Data section =

==============================

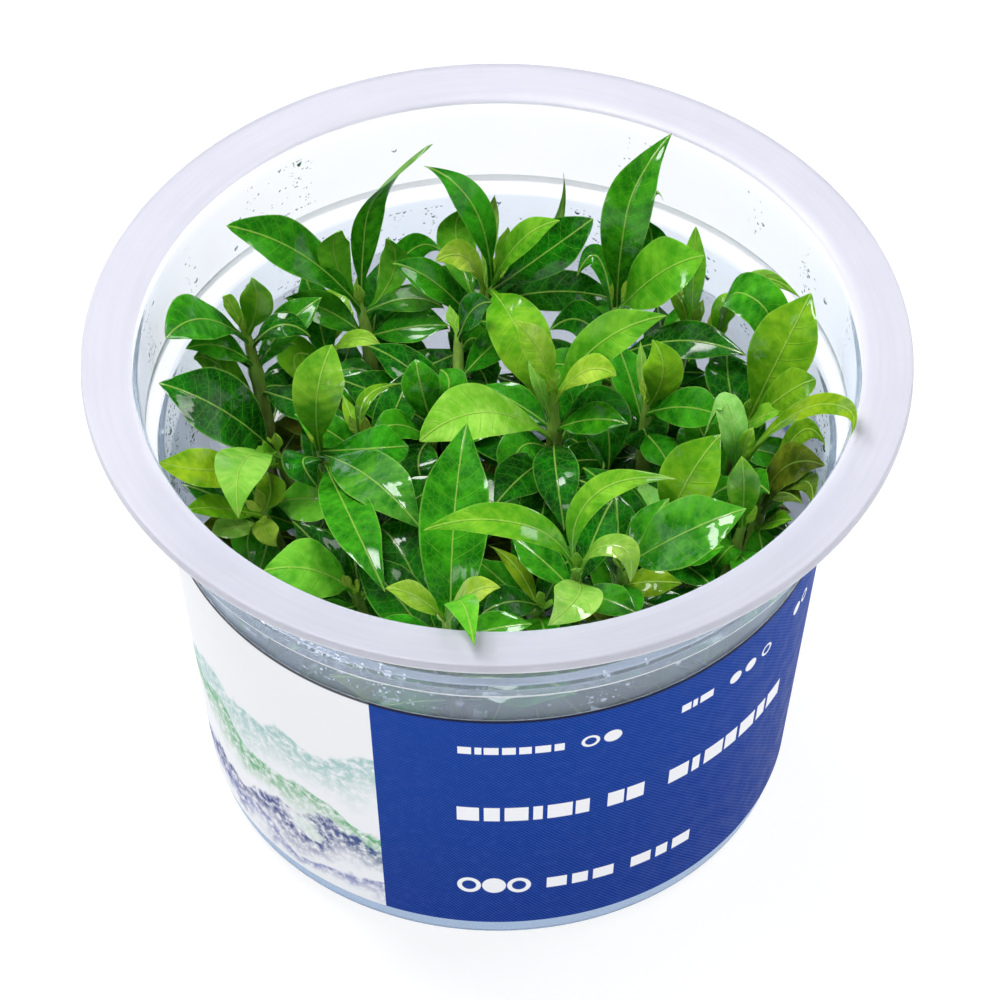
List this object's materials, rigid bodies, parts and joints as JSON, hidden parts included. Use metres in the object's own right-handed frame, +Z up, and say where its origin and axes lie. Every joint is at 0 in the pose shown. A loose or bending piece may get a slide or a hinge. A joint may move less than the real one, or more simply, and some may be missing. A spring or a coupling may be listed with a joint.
{
  "type": "aquarium plant in a culture cup",
  "caption": "Bushy aquarium stem plant with narrow glossy leaves, growing on gel in a clear flanged plastic cup with a wrap label.",
  "frame": {"origin": "centre of the cup's flat base, on the surface it stands on", "axes": "+Z up along the cup's axis, -Y towards the front, where the wrap label's blue face is and one small leaf reaches over the rim"},
  "size_m": [0.1, 0.1, 0.068],
  "materials": {
    "cup_plastic": "clear to slightly milky polypropylene, satin",
    "label_film": "printed satin film, blue with a white panel at the left",
    "culture_gel": "wet, brownish, nearly clear gel",
    "leaf": "fresh wet green leaf and stem, glossy"
  },
  "bodies": {
    "root": {"cup": "cup_plastic", "label": "label_film", "gel": "culture_gel", "shoot_back_left": "leaf", "shoot_back_middle": "leaf", "shoot_back_tall": "leaf", "shoot_back_right": "leaf", "shoot_right_arching": "leaf", "shoot_right": "leaf", "shoot_right_front": "leaf", "shoot_right_old": "leaf", "shoot_dark": "leaf", "shoot_centre": "leaf", "shoot_centre_right": "leaf", "shoot_centre_left": "leaf", "shoot_middle": "leaf", "shoot_left": "leaf", "shoot_left_edge": "leaf", "shoot_left_front": "leaf", "shoot_left_back": "leaf", "shoot_left_inner": "leaf", "shoot_left_behind": "leaf", "shoot_left_low": "leaf", "shoot_front_left": "leaf", "shoot_front": "leaf", "shoot_front_right": "leaf", "shoot_front_low": "leaf", "shoot_glossy": "leaf", "shoot_right_low": "leaf", "shoot_right_edge": "leaf"}
  },
  "joints": []
}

==============================

What is expected =
Copy out the full listing exactly.

Output of the task =
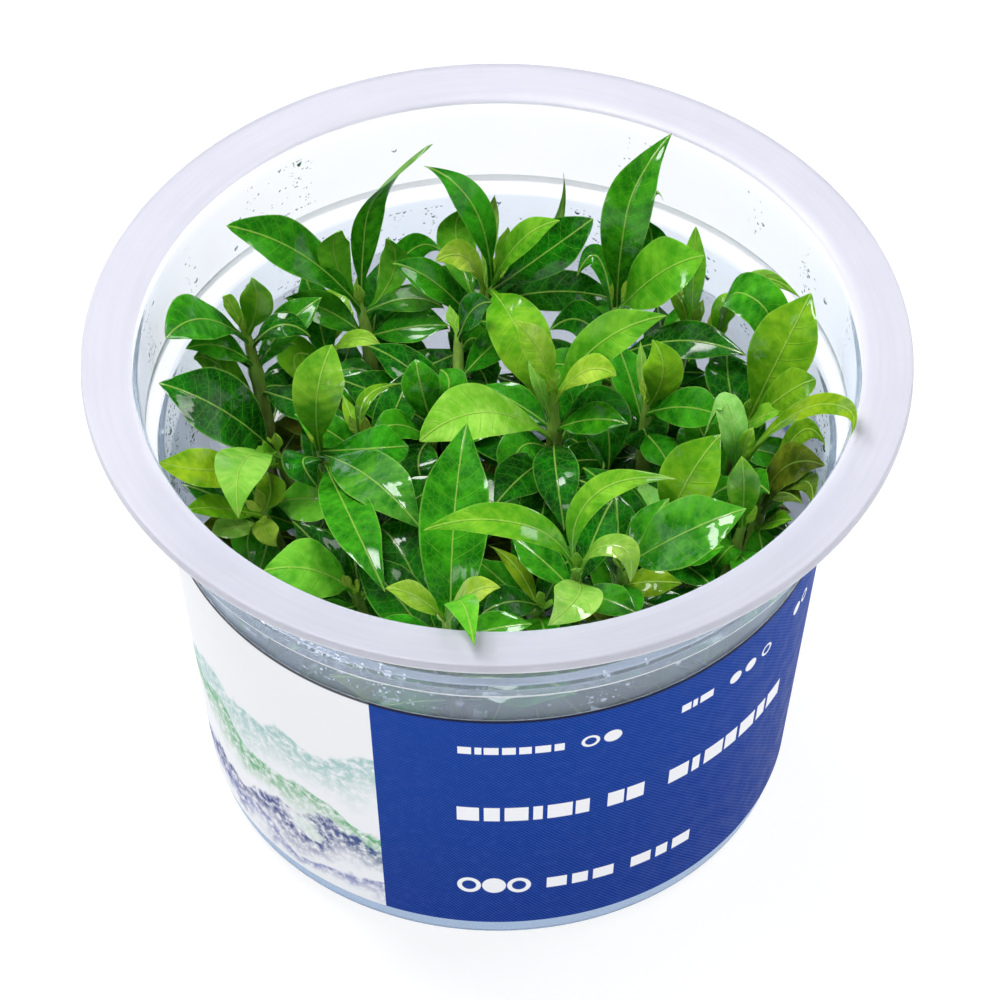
List this object's materials, rigid bodies, parts and joints as JSON, hidden parts included. Use metres in the object's own right-handed frame, +Z up, and say where its origin and axes lie. Every joint is at 0 in the pose shown. A loose or bending piece may get a slide or a hinge. A joint may move less than the real one, or more simply, and some may be missing. A spring or a coupling may be listed with a joint.
{
  "type": "aquarium plant in a culture cup",
  "caption": "Bushy aquarium stem plant with narrow glossy leaves, growing on gel in a clear flanged plastic cup with a wrap label.",
  "frame": {"origin": "centre of the cup's flat base, on the surface it stands on", "axes": "+Z up along the cup's axis, -Y towards the front, where the wrap label's blue face is and one small leaf reaches over the rim"},
  "size_m": [0.1, 0.1, 0.068],
  "materials": {
    "cup_plastic": "clear to slightly milky polypropylene, satin",
    "label_film": "printed satin film, blue with a white panel at the left",
    "culture_gel": "wet, brownish, nearly clear gel",
    "leaf": "fresh wet green leaf and stem, glossy"
  },
  "bodies": {
    "root": {"cup": "cup_plastic", "label": "label_film", "gel": "culture_gel", "shoot_back_left": "leaf", "shoot_back_middle": "leaf", "shoot_back_tall": "leaf", "shoot_back_right": "leaf", "shoot_right_arching": "leaf", "shoot_right": "leaf", "shoot_right_front": "leaf", "shoot_right_old": "leaf", "shoot_dark": "leaf", "shoot_centre": "leaf", "shoot_centre_right": "leaf", "shoot_centre_left": "leaf", "shoot_middle": "leaf", "shoot_left": "leaf", "shoot_left_edge": "leaf", "shoot_left_front": "leaf", "shoot_left_back": "leaf", "shoot_left_inner": "leaf", "shoot_left_behind": "leaf", "shoot_left_low": "leaf", "shoot_front_left": "leaf", "shoot_front": "leaf", "shoot_front_right": "leaf", "shoot_front_low": "leaf", "shoot_glossy": "leaf", "shoot_right_low": "leaf", "shoot_right_edge": "leaf"}
  },
  "joints": []
}